The report also draws attention to an emerging countertrend: the rise of retaliatory or “pushback” litigation. Corporations and political entities have filed suits designed to delay climate regulations or intimidate activists — so-called SLAPPs, or Strategic Lawsuits Against Public Participation. Such tactics, the report cautions, could slow down progress and discourage citizen participation in climate governance.
Evolving Stance
Despite these obstacles, the legal turn in climate action is transforming both discourse and practice. Even the threat of litigation is prompting governments and corporations to reassess their policies and disclosures. By embedding climate accountability within constitutional and human rights frameworks, courts are reshaping how states conceptualise their responsibilities toward citizens and future generations. The ripple effects are visible in policy: governments have begun incorporating climate risk into urban planning, disaster management, and industrial regulation, while corporations are revising their sustainability reports under greater scrutiny.

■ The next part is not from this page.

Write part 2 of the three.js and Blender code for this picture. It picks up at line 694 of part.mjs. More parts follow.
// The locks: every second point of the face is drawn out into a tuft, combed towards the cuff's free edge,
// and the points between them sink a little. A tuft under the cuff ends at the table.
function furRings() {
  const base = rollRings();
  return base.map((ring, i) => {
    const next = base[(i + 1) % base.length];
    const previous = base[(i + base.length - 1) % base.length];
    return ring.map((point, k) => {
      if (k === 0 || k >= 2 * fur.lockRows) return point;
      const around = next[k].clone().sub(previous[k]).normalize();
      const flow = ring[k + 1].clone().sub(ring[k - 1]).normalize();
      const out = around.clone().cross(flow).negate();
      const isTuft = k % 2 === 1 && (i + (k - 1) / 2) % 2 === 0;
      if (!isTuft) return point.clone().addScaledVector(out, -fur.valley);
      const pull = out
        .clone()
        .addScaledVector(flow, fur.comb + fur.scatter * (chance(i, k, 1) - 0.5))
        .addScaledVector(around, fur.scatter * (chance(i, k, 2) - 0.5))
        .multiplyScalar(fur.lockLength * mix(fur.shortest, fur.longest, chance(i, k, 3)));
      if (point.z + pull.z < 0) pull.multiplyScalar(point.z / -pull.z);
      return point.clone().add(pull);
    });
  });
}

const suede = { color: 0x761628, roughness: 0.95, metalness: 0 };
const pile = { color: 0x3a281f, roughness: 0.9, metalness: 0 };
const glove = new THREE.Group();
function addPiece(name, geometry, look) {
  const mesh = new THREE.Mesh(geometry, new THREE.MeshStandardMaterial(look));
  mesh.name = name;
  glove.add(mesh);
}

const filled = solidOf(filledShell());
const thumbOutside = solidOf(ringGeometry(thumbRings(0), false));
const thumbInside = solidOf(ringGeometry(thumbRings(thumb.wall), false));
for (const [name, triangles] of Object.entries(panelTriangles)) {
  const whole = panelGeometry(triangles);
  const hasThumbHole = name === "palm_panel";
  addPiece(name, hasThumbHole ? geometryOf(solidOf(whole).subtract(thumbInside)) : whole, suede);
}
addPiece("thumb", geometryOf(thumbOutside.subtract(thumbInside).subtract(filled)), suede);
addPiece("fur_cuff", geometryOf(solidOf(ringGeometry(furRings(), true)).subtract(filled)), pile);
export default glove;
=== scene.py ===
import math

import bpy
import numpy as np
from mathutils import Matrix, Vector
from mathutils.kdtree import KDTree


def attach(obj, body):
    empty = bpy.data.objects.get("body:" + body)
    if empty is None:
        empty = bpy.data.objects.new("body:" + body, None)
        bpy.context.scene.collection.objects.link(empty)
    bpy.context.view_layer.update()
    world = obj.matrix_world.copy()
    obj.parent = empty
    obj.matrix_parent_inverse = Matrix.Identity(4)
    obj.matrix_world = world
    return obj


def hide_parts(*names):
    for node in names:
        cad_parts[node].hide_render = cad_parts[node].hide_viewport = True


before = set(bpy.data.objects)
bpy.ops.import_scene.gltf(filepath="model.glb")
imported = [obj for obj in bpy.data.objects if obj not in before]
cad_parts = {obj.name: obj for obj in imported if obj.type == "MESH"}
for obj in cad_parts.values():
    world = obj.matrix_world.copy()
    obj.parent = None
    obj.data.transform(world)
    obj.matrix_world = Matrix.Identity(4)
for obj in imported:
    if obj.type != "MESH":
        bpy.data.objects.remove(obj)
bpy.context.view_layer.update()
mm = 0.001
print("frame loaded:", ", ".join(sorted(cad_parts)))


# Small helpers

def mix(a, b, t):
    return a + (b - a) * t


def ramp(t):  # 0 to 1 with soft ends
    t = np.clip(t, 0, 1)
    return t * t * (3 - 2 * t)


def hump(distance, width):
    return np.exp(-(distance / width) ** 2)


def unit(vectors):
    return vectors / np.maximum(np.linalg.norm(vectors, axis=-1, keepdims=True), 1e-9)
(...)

In India, the judiciary’s evolving stance aligns with the country’s broader climate goals — achieving net zero by 2070, expanding renewable capacity, and ensuring climate resilience. But it also goes a step further by defining what environmental justice means in the Indian context: equitable distribution of environmental benefits and burdens, intergenerational responsibility, and participatory decision-making. The challenge now lies in translating these judicial ideals into effective governance.

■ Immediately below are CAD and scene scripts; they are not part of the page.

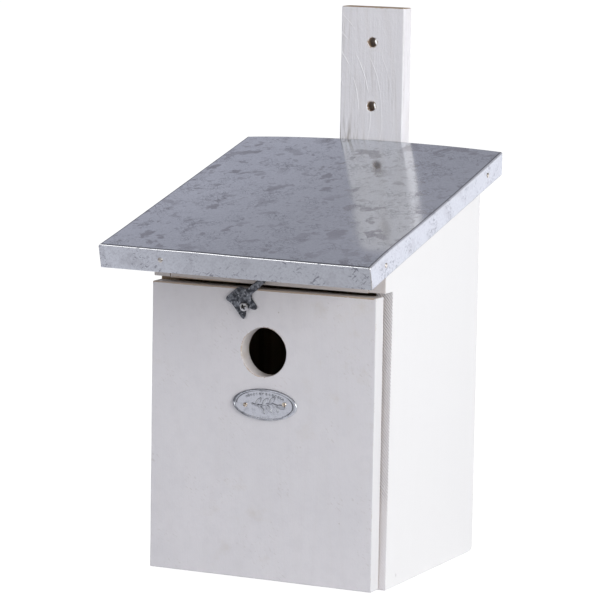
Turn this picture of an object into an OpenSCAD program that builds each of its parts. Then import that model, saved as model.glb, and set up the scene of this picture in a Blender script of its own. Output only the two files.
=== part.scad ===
// Garden nest box: white boards, a folded galvanised roof, a front door on two
// butt hinges, and a turning catch over the entrance hole.
// The origin is on the floor, at the middle of the box's footprint.
// +Z is up, -Y is the side with the door, +X is to the right of the door.

/* [Box] */
// Width of the box over its two side boards
box_w = 166.4; // [162.4:0.1:200]
// Depth of the box from the header's face to the back of the back board
box_d = 152; // [130:1:200]
// Thickness of the side, back, floor, header and roof boards
board_t = 12; // [10:0.5:15]
// Height of the header rail's face
header_h = 27.5; // [16:0.5:45]

/* [Door] */
// Height of the door
door_h = 190.8; // [160:0.2:230]
// Thickness of the door
door_t = 11.4; // [10:0.1:15]
// How far the door stands in front of the header's face
door_proud = 3.1; // [0:0.1:6]
// Distance from the box's left face to the door's left edge
door_left_gap = 0.6; // [0.5:0.1:4]
// Distance from the door's right edge to the box's right face
door_right_gap = 4.8; // [0.5:0.1:10]
// Height of the door's lower edge above the ground
door_lift = 0.4; // [0.3:0.1:3]
// Gap between the door's top edge and the header
header_gap = 3; // [2:0.1:6]
// Gap behind the door's right edge, at the bottom
door_gap_low = 0.5; // [0.4:0.1:3]
// Gap behind the door's right edge, under the header
door_gap_high = 3.2; // [1:0.1:5]

/* [Entrance] */
// Diameter of the entrance hole
hole_d = 32; // [26:1:45]
// Distance from the door's top edge to the entrance hole's middle
hole_drop = 40.9; // [38:0.1:60]
// How far the entrance hole's middle stands to the left of the box's middle
hole_left = 0.9; // [-10:0.1:10]

/* [Roof] */
// How far the roof reaches out past the left side board
roof_over_left = 9.3; // [5:0.1:40]
// How far the roof reaches out past the right side board
roof_over_right = 15.2; // [5:0.1:40]
// How far the roof reaches out in front of the header's face
roof_overhang = 59; // [30:1:90]
// Slope of the roof
roof_slope = 14.2; // [5:0.1:25]
// Thickness of the galvanised sheet
sheet_t = 0.6; // [0.4:0.1:1.5]
// Height of the folded edges
skirt_h = 15.3; // [14:0.1:18]

/* [Mounting batten] */
// Width of the batten
batten_w = 46.5; // [30:0.5:70]
// Thickness of the batten
batten_t = 12.4; // [10:0.1:20]
// How far the batten stands up over the roof's back edge
batten_rise = 93.2; // [80:0.1:180]
// How far the batten's middle stands to the right of the box's middle
batten_shift = 1.3; // [-5:0.1:5]
// Diameter of the two hanging holes
hang_d = 7; // [4:0.5:10]
// Distance of the upper hanging hole from the batten's top end
hang_drop = 24; // [15:0.5:30]
// Distance between the two hanging holes
hang_pitch = 43.5; // [20:0.5:46]

/* [Catch] */
// Distance from the door's top edge to the catch's screw
catch_drop = 12; // [10:0.1:16]
// How far the catch's screw stands to the left of the box's middle
catch_left = 14.4; // [10:0.1:40]
// Thickness of the catch's metal
catch_t = 1.3; // [0.8:0.1:2]
// Space between the catch and the door's face
catch_gap = 0.3; // [0.2:0.1:1]
// Diameter of the catch screw's shank
screw_d = 3; // [2.5:0.1:3.5]
// Diameter of the catch screw's head
screw_head_d = 5.7; // [5:0.1:8]

/* [Oval plate] */
// Length of the oval plate
plate_w = 46.2; // [30:0.2:60]
// Height of the oval plate
plate_h = 20.6; // [12:0.2:30]
// Thickness of the oval plate's field
plate_t = 0.8; // [0.5:0.1:2]
// Distance from the entrance hole's middle down to the plate's middle
plate_drop = 34; // [33:0.1:60]
// How far the plate's middle stands to the right of the box's middle
plate_shift = 0.7; // [-10:0.1:10]
// Distance between the plate's two tacks
tack_pitch = 28; // [18:0.5:34]
// Diameter of a tack's head
tack_head_d = 3; // [2:0.1:4]

/* [Hinges] */
// Height of each hinge
hinge_h = 25; // [20:1:40]
// Distance of each hinge from the door's nearer end
hinge_inset = 25; // [15:1:50]
// Width of a hinge leaf from the box's left face
leaf_w = 10; // [8:0.5:11]
// Thickness of a hinge leaf
leaf_t = 0.8; // [0.6:0.1:1.2]
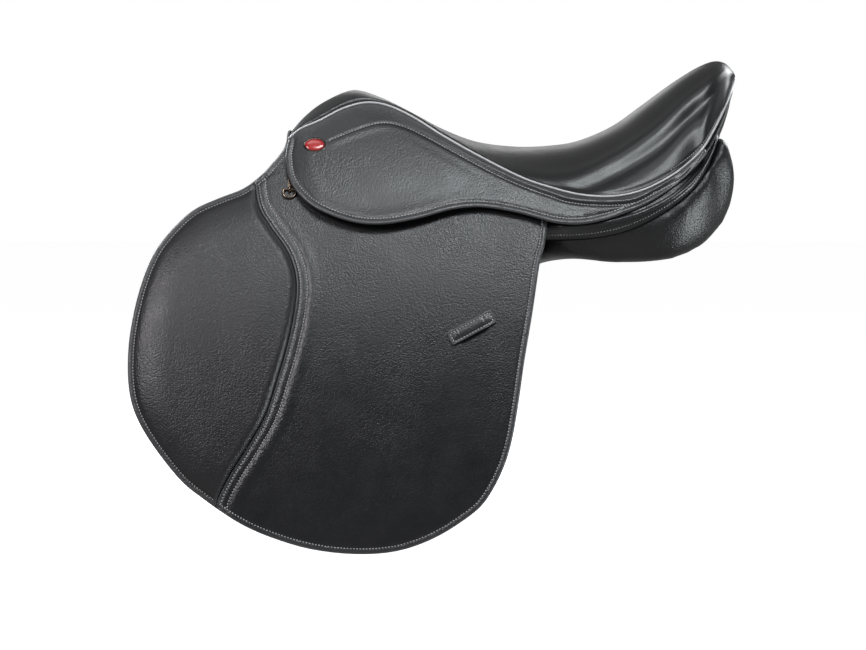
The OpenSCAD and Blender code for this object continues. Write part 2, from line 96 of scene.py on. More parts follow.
def even(line, pitch, closed=False):
    """The same line with points at an even pitch."""
    if closed:
        line = np.vstack([line, line[:1]])
    total = lengths(line)[-1]
    count = max(2, int(round(total / pitch)))
    points = at_lengths(line, np.linspace(0, total, count + 1))
    return points[:-1] if closed else points


def directions(line, closed=False):
    """The unit direction of the line at each of its points."""
    if closed:
        d = np.roll(line, -1, 0) - np.roll(line, 1, 0)
    else:
        d = np.gradient(line, axis=0)
    return d / np.maximum(np.linalg.norm(d, axis=1), 1e-9)[:, None]


def distance(points, line, closed=False):
    """Distance from points to a line, positive on the left of its direction."""
    a = line if closed else line[:-1]
    b = np.roll(line, -1, 0) if closed else line[1:]
    ab = b - a
    size = np.maximum((ab ** 2).sum(1), 1e-12)
    result = np.empty(len(points))
    for k in range(0, len(points), BATCH):
        ap = points[k:k + BATCH, None] - a[None]
        t = np.clip((ap * ab).sum(2) / size, 0, 1)
        off = ap - t[..., None] * ab
        d2 = (off ** 2).sum(2)
        near = np.argmin(d2, 1)
        rows = np.arange(len(near))
        turn = ab[near, 0] * ap[rows, near, 1] - ab[near, 1] * ap[rows, near, 0]
        result[k:k + BATCH] = np.sqrt(d2[rows, near]) * np.where(turn >= 0, 1, -1)
    return result


def inside(points, loop):
    """Which points lie inside a closed loop."""
    a, b = loop, np.roll(loop, -1, 0)
    found = np.zeros(len(points), bool)
    for k in range(0, len(points), BATCH):
        x, z = points[k:k + BATCH, 0:1], points[k:k + BATCH, 1:2]
        spans = (a[:, 1] > z) != (b[:, 1] > z)
        rise = np.where(b[:, 1] == a[:, 1], 1e-9, b[:, 1] - a[:, 1])
        cross = a[:, 0] + (z - a[:, 1]) * (b[:, 0] - a[:, 0]) / rise
        found[k:k + BATCH] = ((spans & (x < cross)).sum(1) % 2) == 1
    return found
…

As the UNEP and Sabin Center report concludes, the surge in climate litigation is not a passing phenomenon but a fundamental realignment of law and policy in response to the planetary emergency. The courtroom is no longer the last resort for climate action; it is becoming one of its primary engines. For India, as for the world, the message is clear — the era of unenforceable promises is ending, and the age of climate accountability, defined by rights, reason, and the rule of law, has begun.